Q: From a transport business’s point of view, what made the SPMT so successful on a global scale?
A: The SPMT, contrary to a trailer, is a modular and self-driven system that can be coupled into any length or width. So, if you run a transportation business, you have the possibility to access a huge fleet of modules worldwide via cross hire rental that can easily be shipped to your desired location on container flat racks and coupled into any self-driven transport compound you need. Theoretically there’s no limit to it, and that’s what makes it so successful.
Q: So you’ve not only pioneered a new vehicle class, but also the globalisation movement…

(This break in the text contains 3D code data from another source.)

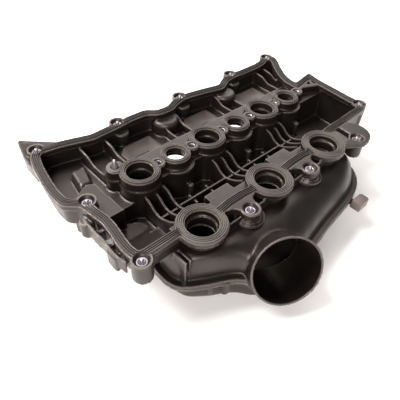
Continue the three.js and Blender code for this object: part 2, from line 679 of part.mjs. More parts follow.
function centreGasket() {
  const rings = WELLS.map(({ x, y, big }) => post(
    x, y, (big ? BIG_WELL : SMALL_WELL).ring - SEAL_EDGE, GASKET_BASE, GASKET_TOP, ROUND,
  ));
  const pads = CENTRE_SLEEVES.map(([x, y]) => post(
    x, y, CENTRE_SLEEVE.boss - SEAL_EDGE, GASKET_BASE, GASKET_TOP,
  ));
  const webs = [
    strip([CHAIN.start, CENTRE_WEB.end], CENTRE_WEB.width, GASKET_BASE, GASKET_TOP),
    strip([DOWEL, CHAIN.start], CENTRE_WEB.dowelWidth, GASKET_BASE, GASKET_TOP),
    post(...DOWEL, BOSS_RADIUS - SEAL_EDGE, GASKET_BASE, GASKET_TOP),
  ];
  const bores = WELLS.map(({ x, y, big }) => post(
    x, y, (big ? BIG_WELL : SMALL_WELL).bore + BORE_EDGE, GASKET_BASE - 1, GASKET_TOP + 1, ROUND,
  ));
  const holes = [...CENTRE_SLEEVES, DOWEL]
    .map(([x, y]) => post(x, y, PIN_EYE, GASKET_BASE - 1, GASKET_TOP + 1));
  return cutAll(union([...rings, ...pads, ...webs]), [...bores, ...holes]);
}

// ---------------------------------------------------------------- hardware
function captiveBolt() {
  const { shank, flange, headTop, tip } = BOLT;
  const stem = turned(0, 0, [
    [0, headTop - 1.5], [flange, headTop - 1.5], [flange, headTop - 0.6], [shank, headTop],
    [shank, tip - 3], [1.7, tip - 1.8], [1.7, tip], [0, tip],
  ]);
  const hexRadius = BOLT.hexAcross / Math.sqrt(3);
  return stem.add(post(0, 0, hexRadius, headTop - 6.2, headTop - 1, 6));
}

function sleeve(outerRadius, innerRadius, low, high) {
  return turned(0, 0, [
    [innerRadius, low], [outerRadius, low], [outerRadius, high], [innerRadius, high], [innerRadius, low],
  ]);
}

function dowelPin() {
  return turned(...DOWEL, [
    [0, DOWEL_FOOT], [DOWEL_RADIUS, DOWEL_FOOT], [DOWEL_RADIUS, 1], [3, 2], [1.7, 7.4], [0.9, 8], [0, 8],
  ]);
}

const BAFFLE = {
  plan: [[-24, 126], [16, 126], [22, 134], [22, 158], [-14, 158], [-24, 148]],
  slot: [[-18, 132], [4, 132]],
  slotWidth: 4.4,
  top: BACK_FLOOR + 3.2,
  dx: 38,
};

function bafflePlate(x) {
  const beside = (points) => points.map(([dx, y]) => [x + dx, y]);
  return prism(beside(BAFFLE.plan), BACK_FLOOR + GAP, BAFFLE.top)
    .subtract(strip(beside(BAFFLE.slot), BAFFLE.slotWidth, BACK_FLOOR, BAFFLE.top + 1));
}

// Arm, clamp and hook of the clip, each as x0, x1, y0, y1 and its levels about the flange's underside.
const CLIP = [
  [185, 193, -58, -46, -4, 0],
  [184, 201, -66, -54, -6, 5],
  [199, 207, -63, -54, -8, 1],
];

function harnessClip() {
  const under = SEAM - SEAM_FLANGE.thick - GAP;
  return union(CLIP.map(([x0, x1, y0, y1, low, high]) => block(
    x0, x1, y0, y1, under + low, under + high,
  )));
}

// ---------------------------------------------------------------- materials and assembly
const nylon = { color: 0x2b2826, roughness: 0.48, metalness: 0 };
const rubber = { color: 0x35312f, roughness: 0.7, metalness: 0 };
const steel = { color: 0xb9bcc0, roughness: 0.3, metalness: 1 };

const cover = new THREE.Group();

function place(name, body, finish, x = 0, y = 0) {
  const mesh = new THREE.Mesh(toGeometry(body), new THREE.MeshStandardMaterial(finish));
  mesh.name = name;
  mesh.position.set(x, y, 0);
  cover.add(mesh);
}

place('cover_shell', coverShell(), nylon);
place('manifold_upper_shell', upperShell(), nylon);
place('manifold_lower_shell', lowerShell(), nylon);
place('inlet_duct', inletDuct(), nylon);
place('perimeter_gasket', perimeterGasket(), rubber);
place('centre_gasket', centreGasket(), rubber);

const bolt = captiveBolt();
const boltSleeve = sleeve(SLEEVE.outer, SLEEVE.inner, SLEEVE.bottom, SLEEVE.top);
BOLTS.forEach(([x, y], i) => {
  const label = String(i + 1).padStart(2, '0');
  place(`captive_bolt_${label}`, bolt, steel, x, y);
  place(`bolt_sleeve_${label}`, boltSleeve, steel, x, y);
});

const centreSleeve = sleeve(
  CENTRE_SLEEVE.outer, CENTRE_SLEEVE.inner, LEDGE_TOP - WALL, FLANGE_TOP - CENTRE_SLEEVE.sunk,
);
CENTRE_SLEEVES.forEach(([x, y], i) => {
  place(`centre_sleeve_${i + 1}`, centreSleeve, steel, x, y);
});
place('dowel_pin', dowelPin(), steel);
perCylinder((x, i) => place(`baffle_plate_${i + 1}`, bafflePlate(x + BAFFLE.dx), nylon));
place('harness_clip', harnessClip(), nylon);

const extent = new THREE.Box3().setFromObject(cover);
const middle = extent.getCenter(new THREE.Vector3());
cover.position.set(-middle.x, -middle.y, -extent.min.z);

export default cover;
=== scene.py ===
"""Looks of a cam cover with built-in intake manifold, lying with its gasket face up.

Shapes are made in millimetres in the engine frame: the first port centre at X = Y = 0 and the
gasket face at Z = 0. finish_piece() turns them to metres in the row frame.
"""

import math

import bpy
from mathutils import Matrix, Vector


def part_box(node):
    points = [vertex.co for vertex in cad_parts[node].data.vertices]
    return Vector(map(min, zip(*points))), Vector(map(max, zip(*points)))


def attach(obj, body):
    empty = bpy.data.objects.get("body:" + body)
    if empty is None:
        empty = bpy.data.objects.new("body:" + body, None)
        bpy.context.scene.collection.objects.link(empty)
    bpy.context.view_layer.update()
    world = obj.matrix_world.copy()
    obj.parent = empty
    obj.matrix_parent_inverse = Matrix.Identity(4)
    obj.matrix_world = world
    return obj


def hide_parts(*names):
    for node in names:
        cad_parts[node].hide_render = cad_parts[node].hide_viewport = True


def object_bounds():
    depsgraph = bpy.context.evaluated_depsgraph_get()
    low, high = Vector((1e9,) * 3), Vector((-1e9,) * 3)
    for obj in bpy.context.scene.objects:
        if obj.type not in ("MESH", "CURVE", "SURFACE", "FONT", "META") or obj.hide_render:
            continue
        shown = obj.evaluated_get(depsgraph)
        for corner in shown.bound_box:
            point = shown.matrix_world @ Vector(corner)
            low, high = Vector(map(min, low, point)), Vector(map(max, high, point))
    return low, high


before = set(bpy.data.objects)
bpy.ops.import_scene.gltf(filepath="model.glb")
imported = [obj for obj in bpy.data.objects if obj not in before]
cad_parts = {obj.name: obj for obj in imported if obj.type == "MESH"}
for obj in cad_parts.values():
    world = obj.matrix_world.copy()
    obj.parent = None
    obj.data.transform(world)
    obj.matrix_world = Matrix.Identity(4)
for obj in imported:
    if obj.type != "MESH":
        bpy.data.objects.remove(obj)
CAD_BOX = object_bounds()
SCENE = bpy.context.scene

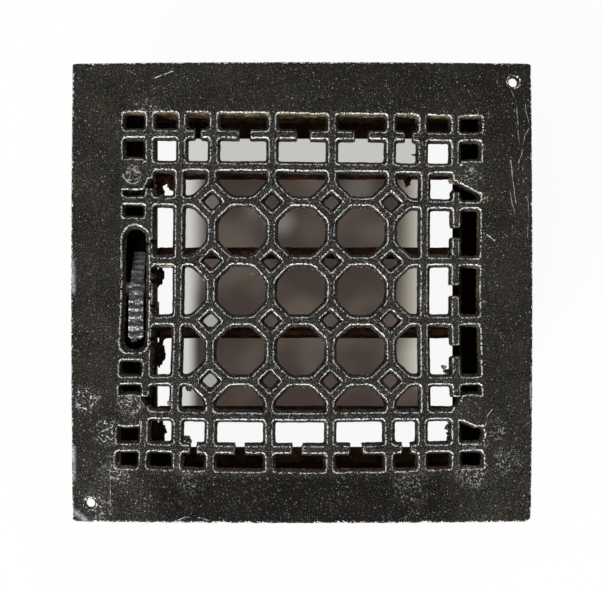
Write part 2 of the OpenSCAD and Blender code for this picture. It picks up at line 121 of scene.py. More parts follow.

A: That’s a tough question. The SPMT became such a success story because it met an urgent need at the time and has since been improved in a mutual process between our customers and our engineering team, so it’s been a bit of a joint effort. Globalisation has been a thing back then as it is today, we’re just communicating faster these days, so I’m not sure what kind of an impact we had here. What we’ve really pioneered is the philosophy of listening closely to the customer’s needs – it might sound generic but that’s the recipe for our success.
Q: Has selling the product become harder since the beginning of the Ukraine crisis or does your global footprint offset the imbalances in demand that manufacturers of standard transport equipment experience?
A: Our performance in different markets has always varied somewhat depending on political and economic changes, that’s just how it is. But you’re right – overall we have a stable situation due to our global footprint. We have seen some delayed projects related to the situation in the Ukraine but luckily, we are little affected by the situation so far.
Q: A final question, also on a global scale. Your equipment has broken several world records – which jobs have left a special impression on you?
A: A 15,000-tonne offshore module at Aker Stord in Leirvik, Norway´s largest shipyard. If you see such a load on 540 axle lines – that’s over 2000 tyres – you get the fascination behind it.